The decentralized finance sector has been rocked by another massive exploit, and this time, the legal fallout is targeting one of the biggest names in the industry. Circle Internet Group, the company behind the popular USDC stablecoin, is currently facing a class-action lawsuit. Led by Drift Protocol investor Joshua McCollum, the legal action claims that Circle failed to intervene and freeze funds stolen during a staggering $280 million hack of the protocol on April 1.
Filed in a United States district court in Massachusetts, the lawsuit represents over 100 affected members. According to the filing, attackers managed to transfer roughly $230 million worth of USDC from the Solana network over to Ethereum. They accomplished this using Circle’s Cross-Chain Transfer Protocol over a span of several hours. McCollum’s legal team argues that Circle had ample time to step in but simply stood by without taking action, effectively allowing criminals to use its technology and services to escape with the funds.
Accusations of Negligence and Aiding the Attackers
The core of the lawsuit accuses Circle of both negligence and aiding and abetting the conversion of stolen property. The law firm representing the investors, Mira Gibb, is actively seeking damages, arguing that the financial losses could have been substantially reduced or prevented entirely if Circle had taken timely action. To bolster their case, the plaintiffs point to an incident just one week prior to the Drift exploit, where Circle successfully froze sixteen USDC wallets connected to a separate, sealed civil case. The lawyers argue this clearly proves the stablecoin issuer had the technical capacity to hit the brakes on the hackers.

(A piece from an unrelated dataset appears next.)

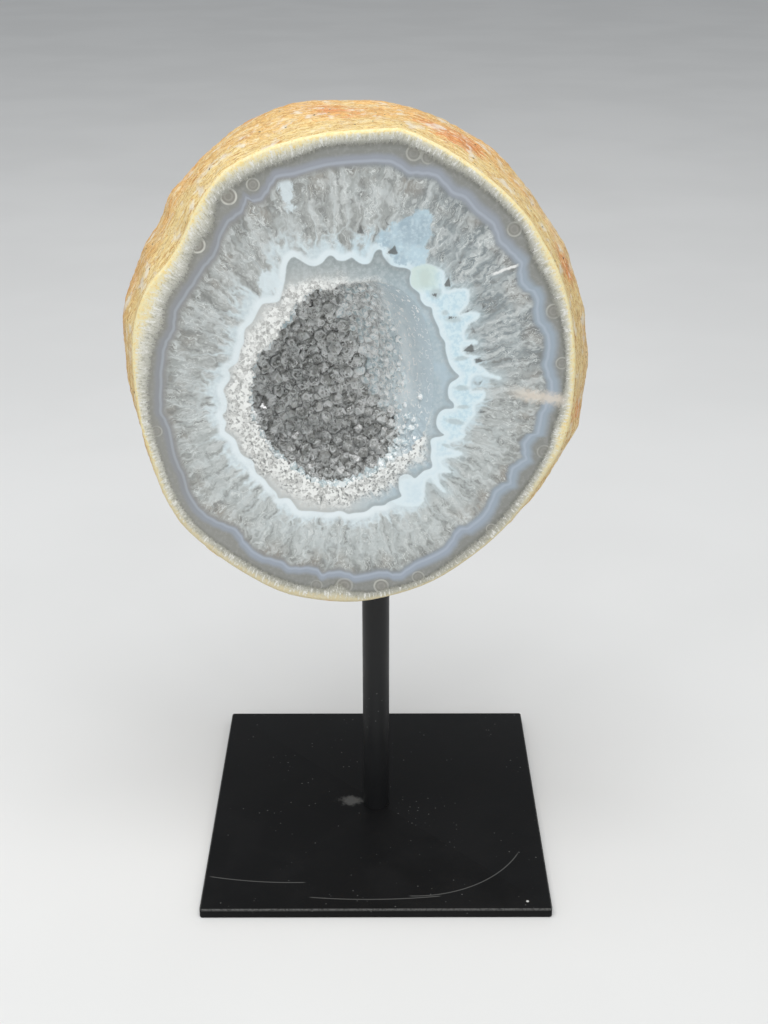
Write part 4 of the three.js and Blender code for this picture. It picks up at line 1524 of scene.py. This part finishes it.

Adding an international layer of intrigue to the case, crypto analytics firm Elliptic suspects that the heist was carried out by state-backed hackers from North Korea. These cybercriminals reportedly executed over one hundred transactions using Circle’s bridging technology right in the middle of standard American working hours. Eventually, the stolen USDC was converted into Ether and funneled through Tornado Cash, a well-known privacy protocol used to launder crypto proceeds and erase digital footprints. Cointelegraph reached out to Circle regarding the situation, but the company has not provided an immediate public response.
The Complex Reality of Crypto Asset Control
This lawsuit spotlights a massive, unresolved legal gray area hovering over the cryptocurrency industry. While centralized companies like Circle clearly have the technical ability to freeze assets on their networks, they often refrain from doing so without explicit legal authority or regulatory mandates. Acting without a court order can leave a company vulnerable to other legal challenges, making real-time intervention during ongoing exploits an incredibly risky maneuver for their legal departments.
Defending Circle’s inaction, Lorenzo Valente, the director of research for digital assets at ARK Invest, noted that the company was effectively forced into a lose-lose situation. Valente argued that Circle ultimately made the correct decision by not intervening, cautioning that freezing user funds without a formal legal order would open a dangerous door to arbitrary discretion and censorship. As this lawsuit heads to trial, the outcome could drastically reshape the expectations placed on stablecoin issuers regarding security, intervention, and user accountability during future blockchain exploits.